EXERCISE DETAILS -
Every line of the material is to be repeated exactly as it stands.

GIVEN RECORDS -
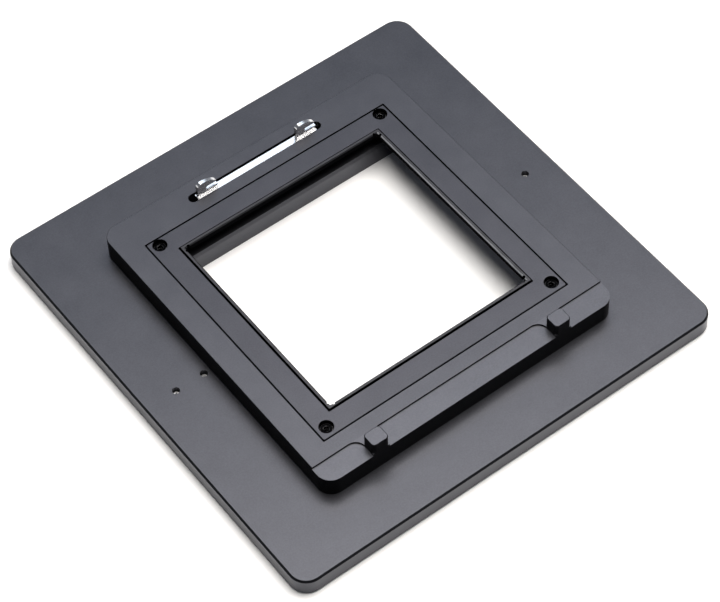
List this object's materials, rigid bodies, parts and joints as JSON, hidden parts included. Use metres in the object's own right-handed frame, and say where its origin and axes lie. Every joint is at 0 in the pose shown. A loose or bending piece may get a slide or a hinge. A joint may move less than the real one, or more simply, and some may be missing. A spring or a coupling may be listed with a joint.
{
  "type": "camera back adapter plate",
  "caption": "Square black anodised board with a raised magazine mounting plate, inset frame, thin light-trap rim round a square window, support lugs and steel hooks.",
  "frame": {"origin": "centre of the board's underside, where the adapter lies flat", "axes": "+Z out of the magazine side, +Y towards the steel hooks, -Y towards the support lugs, +X to the right seen from the magazine side with the hooks at the top"},
  "size_m": [0.1322, 0.1322, 0.0169],
  "materials": {
    "board_anodised": "fine bead-blasted black anodise, satin",
    "plate_anodised": "fine bead-blasted black anodise, satin",
    "frame_anodised": "fine bead-blasted black anodise, satin",
    "rim_black": "dull black anodise with worn bright top edges",
    "hook_steel": "ground and polished steel",
    "screw_black": "black oxide",
    "screw_steel": "bright zinc"
  },
  "bodies": {
    "root": {"base_plate": "board_anodised", "mount_plate": "plate_anodised", "light_trap_rim": "rim_black", "aperture_frame": "frame_anodised", "hook_plate": "hook_steel", "aperture_screw_1": "screw_black", "aperture_screw_2": "screw_black", "aperture_screw_3": "screw_black", "aperture_screw_4": "screw_black", "mount_screw_1": "screw_black", "mount_screw_2": "screw_black", "mount_screw_3": "screw_black", "mount_screw_4": "screw_black", "mount_screw_5": "screw_black", "mount_screw_6": "screw_black", "hook_screw_1": "screw_steel", "hook_screw_2": "screw_steel", "set_screw_1": "screw_steel", "set_screw_2": "screw_steel", "set_screw_3": "screw_steel"}
  },
  "joints": []
}
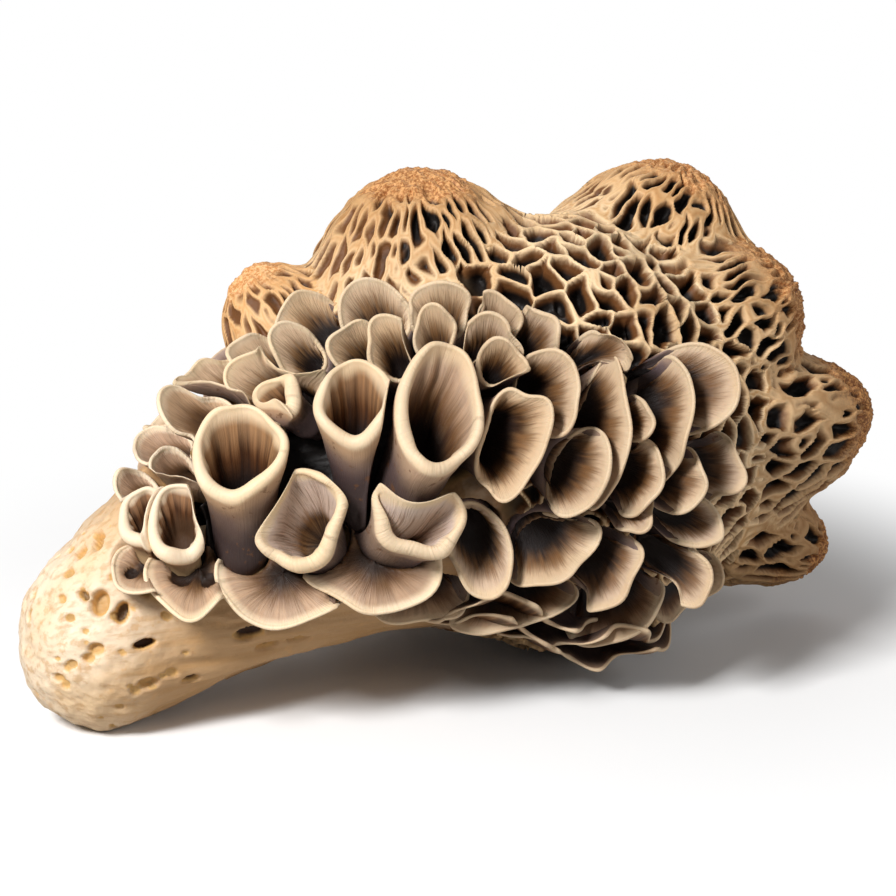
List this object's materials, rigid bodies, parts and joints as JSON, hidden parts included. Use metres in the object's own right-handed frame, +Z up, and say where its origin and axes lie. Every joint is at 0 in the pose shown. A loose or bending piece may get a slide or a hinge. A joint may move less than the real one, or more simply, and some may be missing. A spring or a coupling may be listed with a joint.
{
  "type": "compound morel mushroom",
  "caption": "Whole compound morel lying on its side: pitted pale stem end, clustered cup folds on one side, small ridged honeycomb caps round the far top.",
  "frame": {"origin": "centre of the footprint's box, on the surface that the mushroom lies on", "axes": "+X along the length from the blunt stem end to the crown, +Z up as it lies, -Y the side that carries the open cups"},
  "size_m": [0.165, 0.1002, 0.088],
  "materials": {
    "morel": "matt to satin skin: ivory stem, cream lips, tan to dark brown hollows, orange-brown cap tips"
  },
  "bodies": {
    "root": {"morel": "morel"}
  },
  "joints": []
}
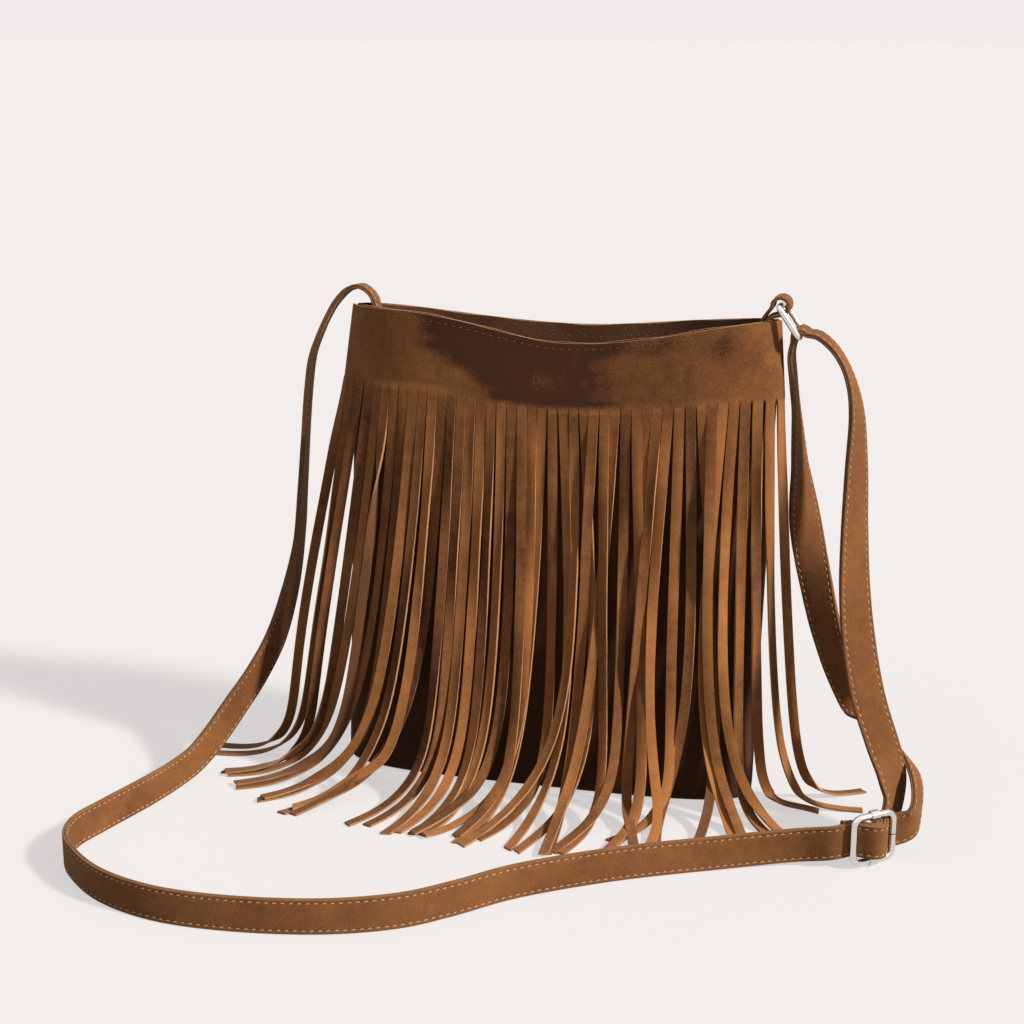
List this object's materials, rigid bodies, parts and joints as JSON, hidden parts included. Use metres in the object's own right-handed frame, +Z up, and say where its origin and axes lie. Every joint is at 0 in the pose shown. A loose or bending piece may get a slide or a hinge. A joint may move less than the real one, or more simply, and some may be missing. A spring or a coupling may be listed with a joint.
{
  "type": "fringed suede shoulder bag",
  "caption": "Open-topped suede shoulder bag with a deep cut fringe on the front and one long adjustable strap through a metal ring and a wire slider.",
  "frame": {"origin": "on the floor, under the middle of the base", "axes": "+Z up, the fringed front faces -Y, and the ring is at the +X end of the mouth"},
  "size_m": [0.4597, 0.2694, 0.2991],
  "materials": {
    "fringe_suede": "napped",
    "body_suede": "napped",
    "facing_suede": "napped",
    "lining_cloth": "woven",
    "strap_suede": "napped",
    "nickel": "polished"
  },
  "bodies": {
    "bag": {"fringe_panel": "fringe_suede", "body_front": "body_suede", "body_back": "body_suede", "facing_front": "facing_suede", "facing_back": "facing_suede", "lining": "lining_cloth", "strap": "strap_suede", "ring_tab": "strap_suede", "slider_frame": "nickel", "slider_bar": "nickel"},
    "ring": {"ring": "nickel"}
  },
  "joints": [
    {"name": "ring_swing", "type": "hinge", "parent": "bag", "child": "ring", "pos_m": [0.1355, 0, 0.293], "axis": [0, 1, 0], "range_deg": [-40, 18], "deforming": ["strap"]}
  ]
}
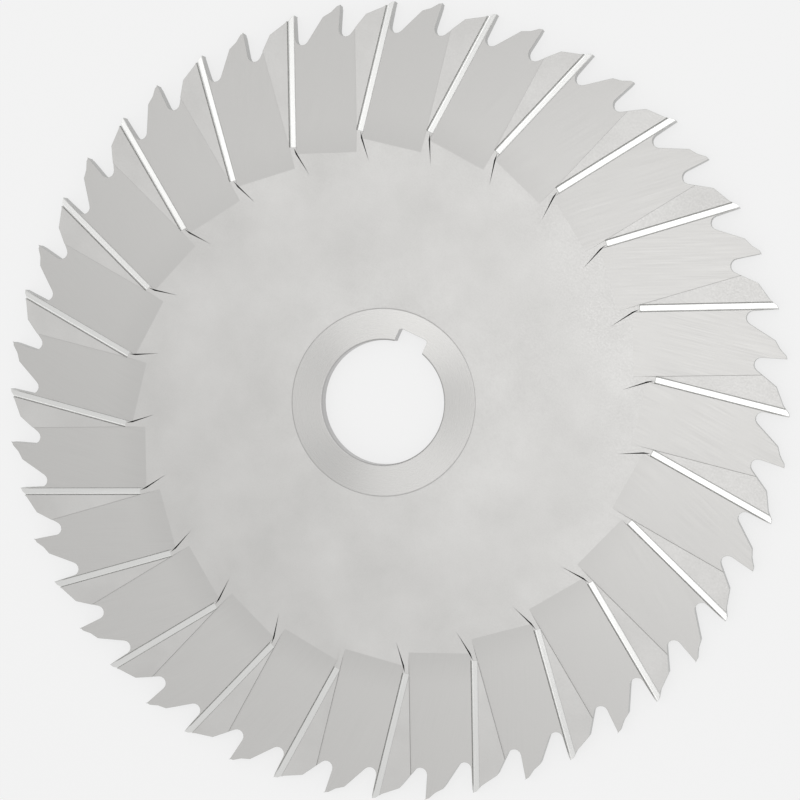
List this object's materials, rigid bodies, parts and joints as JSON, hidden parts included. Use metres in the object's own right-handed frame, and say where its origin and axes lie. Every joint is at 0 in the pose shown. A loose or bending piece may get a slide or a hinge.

FULL OUTPUT -
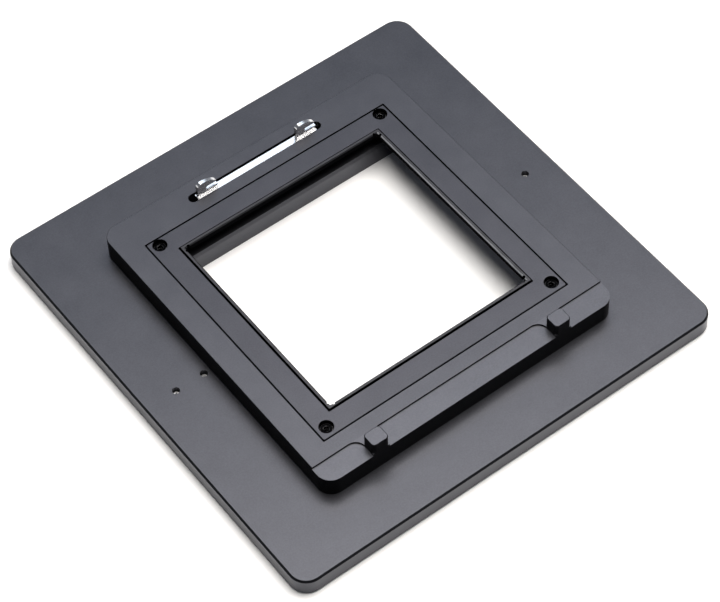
List this object's materials, rigid bodies, parts and joints as JSON, hidden parts included. Use metres in the object's own right-handed frame, and say where its origin and axes lie. Every joint is at 0 in the pose shown. A loose or bending piece may get a slide or a hinge. A joint may move less than the real one, or more simply, and some may be missing. A spring or a coupling may be listed with a joint.
{
  "type": "camera back adapter plate",
  "caption": "Square black anodised board with a raised magazine mounting plate, inset frame, thin light-trap rim round a square window, support lugs and steel hooks.",
  "frame": {"origin": "centre of the board's underside, where the adapter lies flat", "axes": "+Z out of the magazine side, +Y towards the steel hooks, -Y towards the support lugs, +X to the right seen from the magazine side with the hooks at the top"},
  "size_m": [0.1322, 0.1322, 0.0169],
  "materials": {
    "board_anodised": "fine bead-blasted black anodise, satin",
    "plate_anodised": "fine bead-blasted black anodise, satin",
    "frame_anodised": "fine bead-blasted black anodise, satin",
    "rim_black": "dull black anodise with worn bright top edges",
    "hook_steel": "ground and polished steel",
    "screw_black": "black oxide",
    "screw_steel": "bright zinc"
  },
  "bodies": {
    "root": {"base_plate": "board_anodised", "mount_plate": "plate_anodised", "light_trap_rim": "rim_black", "aperture_frame": "frame_anodised", "hook_plate": "hook_steel", "aperture_screw_1": "screw_black", "aperture_screw_2": "screw_black", "aperture_screw_3": "screw_black", "aperture_screw_4": "screw_black", "mount_screw_1": "screw_black", "mount_screw_2": "screw_black", "mount_screw_3": "screw_black", "mount_screw_4": "screw_black", "mount_screw_5": "screw_black", "mount_screw_6": "screw_black", "hook_screw_1": "screw_steel", "hook_screw_2": "screw_steel", "set_screw_1": "screw_steel", "set_screw_2": "screw_steel", "set_screw_3": "screw_steel"}
  },
  "joints": []
}
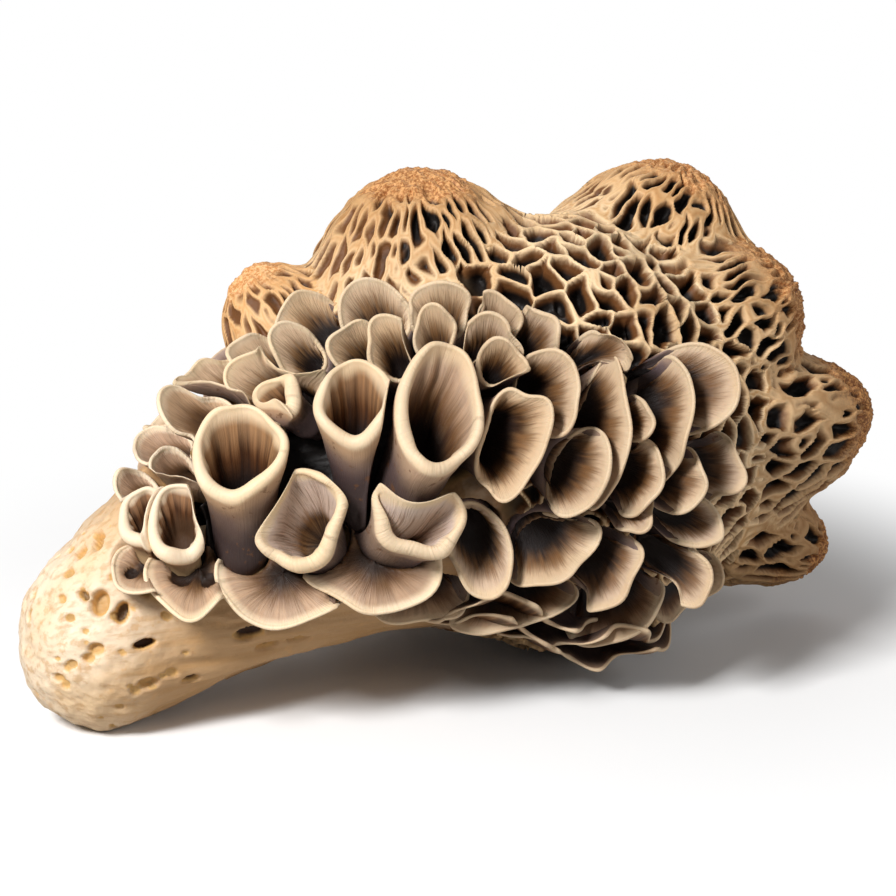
List this object's materials, rigid bodies, parts and joints as JSON, hidden parts included. Use metres in the object's own right-handed frame, +Z up, and say where its origin and axes lie. Every joint is at 0 in the pose shown. A loose or bending piece may get a slide or a hinge. A joint may move less than the real one, or more simply, and some may be missing. A spring or a coupling may be listed with a joint.
{
  "type": "compound morel mushroom",
  "caption": "Whole compound morel lying on its side: pitted pale stem end, clustered cup folds on one side, small ridged honeycomb caps round the far top.",
  "frame": {"origin": "centre of the footprint's box, on the surface that the mushroom lies on", "axes": "+X along the length from the blunt stem end to the crown, +Z up as it lies, -Y the side that carries the open cups"},
  "size_m": [0.165, 0.1002, 0.088],
  "materials": {
    "morel": "matt to satin skin: ivory stem, cream lips, tan to dark brown hollows, orange-brown cap tips"
  },
  "bodies": {
    "root": {"morel": "morel"}
  },
  "joints": []
}
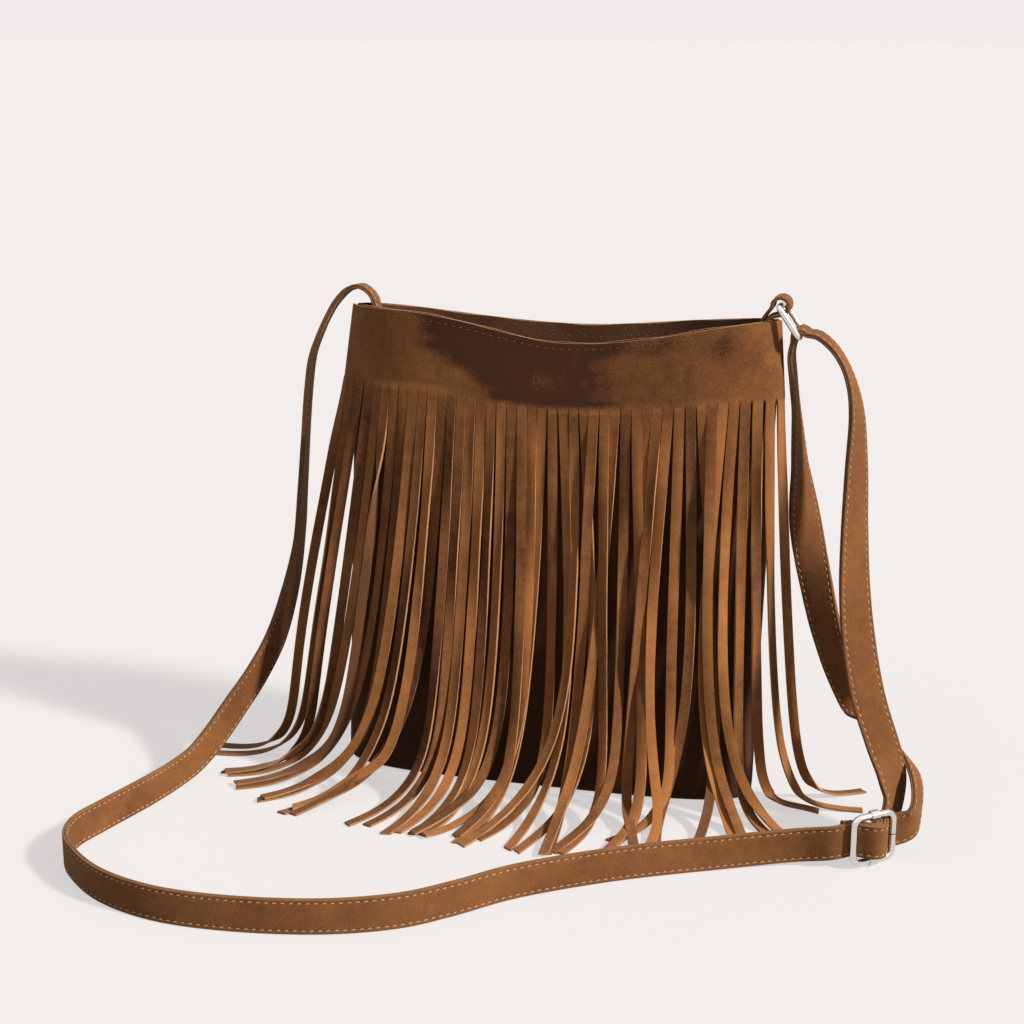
List this object's materials, rigid bodies, parts and joints as JSON, hidden parts included. Use metres in the object's own right-handed frame, +Z up, and say where its origin and axes lie. Every joint is at 0 in the pose shown. A loose or bending piece may get a slide or a hinge. A joint may move less than the real one, or more simply, and some may be missing. A spring or a coupling may be listed with a joint.
{
  "type": "fringed suede shoulder bag",
  "caption": "Open-topped suede shoulder bag with a deep cut fringe on the front and one long adjustable strap through a metal ring and a wire slider.",
  "frame": {"origin": "on the floor, under the middle of the base", "axes": "+Z up, the fringed front faces -Y, and the ring is at the +X end of the mouth"},
  "size_m": [0.4597, 0.2694, 0.2991],
  "materials": {
    "fringe_suede": "napped",
    "body_suede": "napped",
    "facing_suede": "napped",
    "lining_cloth": "woven",
    "strap_suede": "napped",
    "nickel": "polished"
  },
  "bodies": {
    "bag": {"fringe_panel": "fringe_suede", "body_front": "body_suede", "body_back": "body_suede", "facing_front": "facing_suede", "facing_back": "facing_suede", "lining": "lining_cloth", "strap": "strap_suede", "ring_tab": "strap_suede", "slider_frame": "nickel", "slider_bar": "nickel"},
    "ring": {"ring": "nickel"}
  },
  "joints": [
    {"name": "ring_swing", "type": "hinge", "parent": "bag", "child": "ring", "pos_m": [0.1355, 0, 0.293], "axis": [0, 1, 0], "range_deg": [-40, 18], "deforming": ["strap"]}
  ]
}
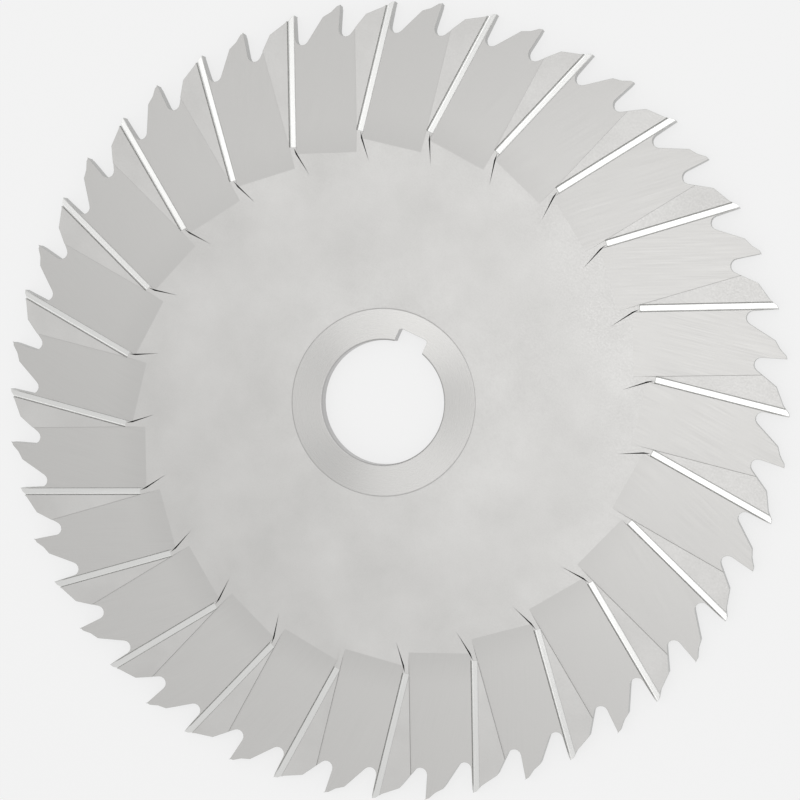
List this object's materials, rigid bodies, parts and joints as JSON, hidden parts included. Use metres in the object's own right-handed frame, and say where its origin and axes lie. Every joint is at 0 in the pose shown. A loose or bending piece may get a slide or a hinge.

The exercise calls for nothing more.